RECORD EXTRACTS =>
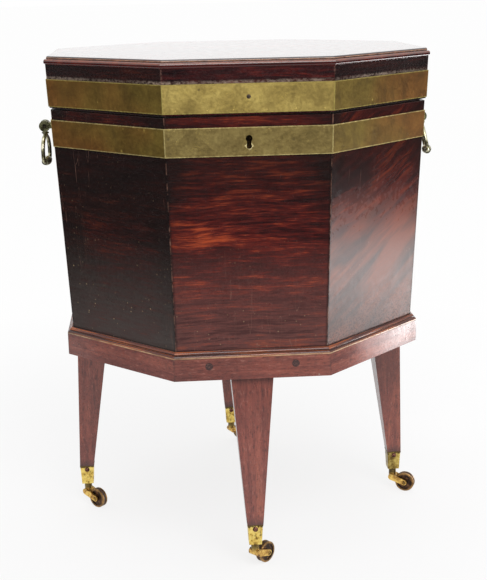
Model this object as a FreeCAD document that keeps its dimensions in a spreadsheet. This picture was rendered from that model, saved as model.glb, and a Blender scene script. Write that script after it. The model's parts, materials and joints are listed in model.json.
---
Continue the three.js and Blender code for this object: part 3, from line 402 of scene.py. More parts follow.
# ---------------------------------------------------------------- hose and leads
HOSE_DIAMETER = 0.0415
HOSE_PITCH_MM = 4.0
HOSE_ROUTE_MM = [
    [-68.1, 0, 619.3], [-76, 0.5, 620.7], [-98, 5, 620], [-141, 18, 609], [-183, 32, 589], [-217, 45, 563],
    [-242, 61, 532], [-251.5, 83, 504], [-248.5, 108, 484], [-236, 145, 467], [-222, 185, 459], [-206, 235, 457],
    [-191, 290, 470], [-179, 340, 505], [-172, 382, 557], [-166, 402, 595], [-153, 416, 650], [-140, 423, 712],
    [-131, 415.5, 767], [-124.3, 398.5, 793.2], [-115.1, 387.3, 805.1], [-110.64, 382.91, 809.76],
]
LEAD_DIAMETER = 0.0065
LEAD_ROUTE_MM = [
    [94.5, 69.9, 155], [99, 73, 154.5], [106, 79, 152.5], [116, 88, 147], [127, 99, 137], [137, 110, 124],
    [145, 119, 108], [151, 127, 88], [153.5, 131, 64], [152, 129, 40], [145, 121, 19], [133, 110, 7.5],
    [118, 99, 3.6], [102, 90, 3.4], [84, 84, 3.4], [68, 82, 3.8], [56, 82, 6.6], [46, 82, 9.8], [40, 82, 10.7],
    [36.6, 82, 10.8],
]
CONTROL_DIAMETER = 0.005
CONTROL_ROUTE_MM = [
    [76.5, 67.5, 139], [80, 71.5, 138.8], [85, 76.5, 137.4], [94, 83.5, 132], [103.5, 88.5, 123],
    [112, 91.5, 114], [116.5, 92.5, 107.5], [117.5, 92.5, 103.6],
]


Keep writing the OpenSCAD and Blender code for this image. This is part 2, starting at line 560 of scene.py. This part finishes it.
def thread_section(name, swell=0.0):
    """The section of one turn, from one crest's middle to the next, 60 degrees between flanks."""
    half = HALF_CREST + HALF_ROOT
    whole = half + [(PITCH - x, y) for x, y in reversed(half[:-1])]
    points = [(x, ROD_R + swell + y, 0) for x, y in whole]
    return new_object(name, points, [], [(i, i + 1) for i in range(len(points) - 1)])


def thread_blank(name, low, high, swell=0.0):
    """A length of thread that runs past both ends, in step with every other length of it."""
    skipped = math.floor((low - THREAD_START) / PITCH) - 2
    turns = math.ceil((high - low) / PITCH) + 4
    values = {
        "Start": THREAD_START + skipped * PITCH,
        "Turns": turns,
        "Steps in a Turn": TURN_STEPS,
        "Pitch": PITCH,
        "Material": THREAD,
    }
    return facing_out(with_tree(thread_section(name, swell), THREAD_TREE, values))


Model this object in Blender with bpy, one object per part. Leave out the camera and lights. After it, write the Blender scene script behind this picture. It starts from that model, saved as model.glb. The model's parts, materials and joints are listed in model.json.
==
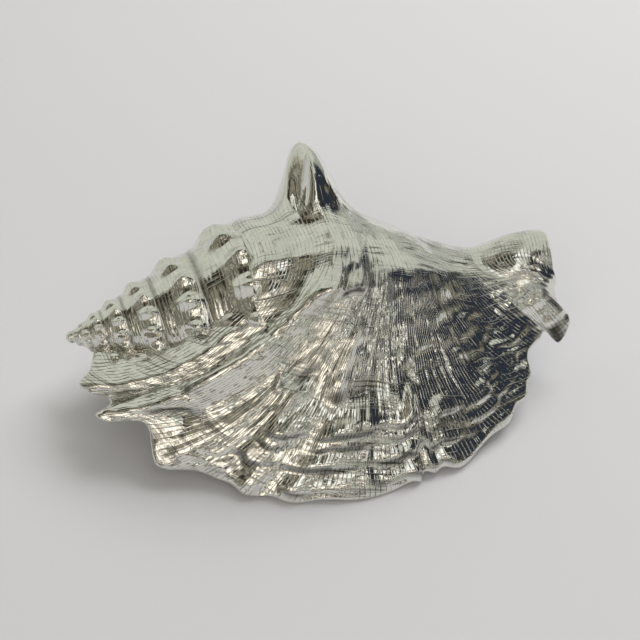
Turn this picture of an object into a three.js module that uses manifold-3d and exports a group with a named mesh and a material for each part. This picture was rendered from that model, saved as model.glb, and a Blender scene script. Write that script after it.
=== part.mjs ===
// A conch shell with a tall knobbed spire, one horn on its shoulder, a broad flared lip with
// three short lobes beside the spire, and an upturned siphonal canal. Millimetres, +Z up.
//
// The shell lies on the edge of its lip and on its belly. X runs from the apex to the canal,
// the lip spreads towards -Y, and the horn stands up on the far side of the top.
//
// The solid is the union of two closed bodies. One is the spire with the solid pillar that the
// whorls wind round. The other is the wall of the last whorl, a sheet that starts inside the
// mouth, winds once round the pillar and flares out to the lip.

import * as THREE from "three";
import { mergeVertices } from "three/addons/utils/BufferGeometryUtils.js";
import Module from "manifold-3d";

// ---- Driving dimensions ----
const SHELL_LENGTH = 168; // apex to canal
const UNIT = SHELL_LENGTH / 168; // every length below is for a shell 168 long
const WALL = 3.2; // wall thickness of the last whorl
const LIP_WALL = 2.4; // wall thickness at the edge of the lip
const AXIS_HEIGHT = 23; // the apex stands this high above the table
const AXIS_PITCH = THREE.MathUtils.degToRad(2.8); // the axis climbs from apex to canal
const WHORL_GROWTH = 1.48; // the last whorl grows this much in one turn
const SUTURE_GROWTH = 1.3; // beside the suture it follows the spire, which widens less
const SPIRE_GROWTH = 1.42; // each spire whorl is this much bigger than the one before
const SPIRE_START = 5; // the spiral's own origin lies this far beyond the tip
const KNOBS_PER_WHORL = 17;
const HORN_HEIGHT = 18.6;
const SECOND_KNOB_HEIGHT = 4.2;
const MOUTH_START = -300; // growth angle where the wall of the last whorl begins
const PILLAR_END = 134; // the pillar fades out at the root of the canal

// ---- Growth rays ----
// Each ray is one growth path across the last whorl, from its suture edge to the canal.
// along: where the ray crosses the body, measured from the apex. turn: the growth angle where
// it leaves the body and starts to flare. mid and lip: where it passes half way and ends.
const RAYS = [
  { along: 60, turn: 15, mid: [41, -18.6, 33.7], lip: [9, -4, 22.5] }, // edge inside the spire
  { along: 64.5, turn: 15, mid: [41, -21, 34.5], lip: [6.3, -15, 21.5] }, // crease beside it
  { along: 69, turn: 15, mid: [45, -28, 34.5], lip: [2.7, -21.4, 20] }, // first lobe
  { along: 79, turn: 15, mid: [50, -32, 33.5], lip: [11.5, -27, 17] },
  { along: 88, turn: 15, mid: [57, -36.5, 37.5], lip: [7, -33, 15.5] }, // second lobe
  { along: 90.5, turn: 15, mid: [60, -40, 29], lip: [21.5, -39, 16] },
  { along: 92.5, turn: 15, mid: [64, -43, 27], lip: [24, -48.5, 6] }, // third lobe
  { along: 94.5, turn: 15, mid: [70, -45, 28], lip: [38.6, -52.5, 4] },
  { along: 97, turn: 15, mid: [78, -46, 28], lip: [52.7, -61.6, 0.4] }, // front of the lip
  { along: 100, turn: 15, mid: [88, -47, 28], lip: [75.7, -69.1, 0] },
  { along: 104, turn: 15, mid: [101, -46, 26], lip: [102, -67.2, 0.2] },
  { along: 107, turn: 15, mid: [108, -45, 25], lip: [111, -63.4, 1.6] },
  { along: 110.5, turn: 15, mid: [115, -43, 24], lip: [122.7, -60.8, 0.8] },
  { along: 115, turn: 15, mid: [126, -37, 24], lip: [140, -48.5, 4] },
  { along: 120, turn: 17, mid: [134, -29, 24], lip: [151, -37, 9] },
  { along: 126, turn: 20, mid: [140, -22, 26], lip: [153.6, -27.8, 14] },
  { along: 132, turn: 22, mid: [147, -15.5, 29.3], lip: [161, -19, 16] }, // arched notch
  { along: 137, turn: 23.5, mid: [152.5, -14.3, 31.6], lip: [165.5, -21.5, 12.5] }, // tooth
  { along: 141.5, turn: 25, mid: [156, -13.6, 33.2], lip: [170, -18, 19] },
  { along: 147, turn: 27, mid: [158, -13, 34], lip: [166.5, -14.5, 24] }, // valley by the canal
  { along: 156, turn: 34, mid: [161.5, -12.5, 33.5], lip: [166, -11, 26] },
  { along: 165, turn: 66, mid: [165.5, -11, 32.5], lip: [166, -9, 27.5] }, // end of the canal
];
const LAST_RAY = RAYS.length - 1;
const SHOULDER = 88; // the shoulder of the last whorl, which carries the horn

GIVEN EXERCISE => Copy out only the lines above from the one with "Turn this picture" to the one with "const PILLAR_END = 134;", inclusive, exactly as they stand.

COMPLETED EXERCISE =>
Turn this picture of an object into a three.js module that uses manifold-3d and exports a group with a named mesh and a material for each part. This picture was rendered from that model, saved as model.glb, and a Blender scene script. Write that script after it.
=== part.mjs ===
// A conch shell with a tall knobbed spire, one horn on its shoulder, a broad flared lip with
// three short lobes beside the spire, and an upturned siphonal canal. Millimetres, +Z up.
//
// The shell lies on the edge of its lip and on its belly. X runs from the apex to the canal,
// the lip spreads towards -Y, and the horn stands up on the far side of the top.
//
// The solid is the union of two closed bodies. One is the spire with the solid pillar that the
// whorls wind round. The other is the wall of the last whorl, a sheet that starts inside the
// mouth, winds once round the pillar and flares out to the lip.

import * as THREE from "three";
import { mergeVertices } from "three/addons/utils/BufferGeometryUtils.js";
import Module from "manifold-3d";

// ---- Driving dimensions ----
const SHELL_LENGTH = 168; // apex to canal
const UNIT = SHELL_LENGTH / 168; // every length below is for a shell 168 long
const WALL = 3.2; // wall thickness of the last whorl
const LIP_WALL = 2.4; // wall thickness at the edge of the lip
const AXIS_HEIGHT = 23; // the apex stands this high above the table
const AXIS_PITCH = THREE.MathUtils.degToRad(2.8); // the axis climbs from apex to canal
const WHORL_GROWTH = 1.48; // the last whorl grows this much in one turn
const SUTURE_GROWTH = 1.3; // beside the suture it follows the spire, which widens less
const SPIRE_GROWTH = 1.42; // each spire whorl is this much bigger than the one before
const SPIRE_START = 5; // the spiral's own origin lies this far beyond the tip
const KNOBS_PER_WHORL = 17;
const HORN_HEIGHT = 18.6;
const SECOND_KNOB_HEIGHT = 4.2;
const MOUTH_START = -300; // growth angle where the wall of the last whorl begins
const PILLAR_END = 134; // the pillar fades out at the root of the canal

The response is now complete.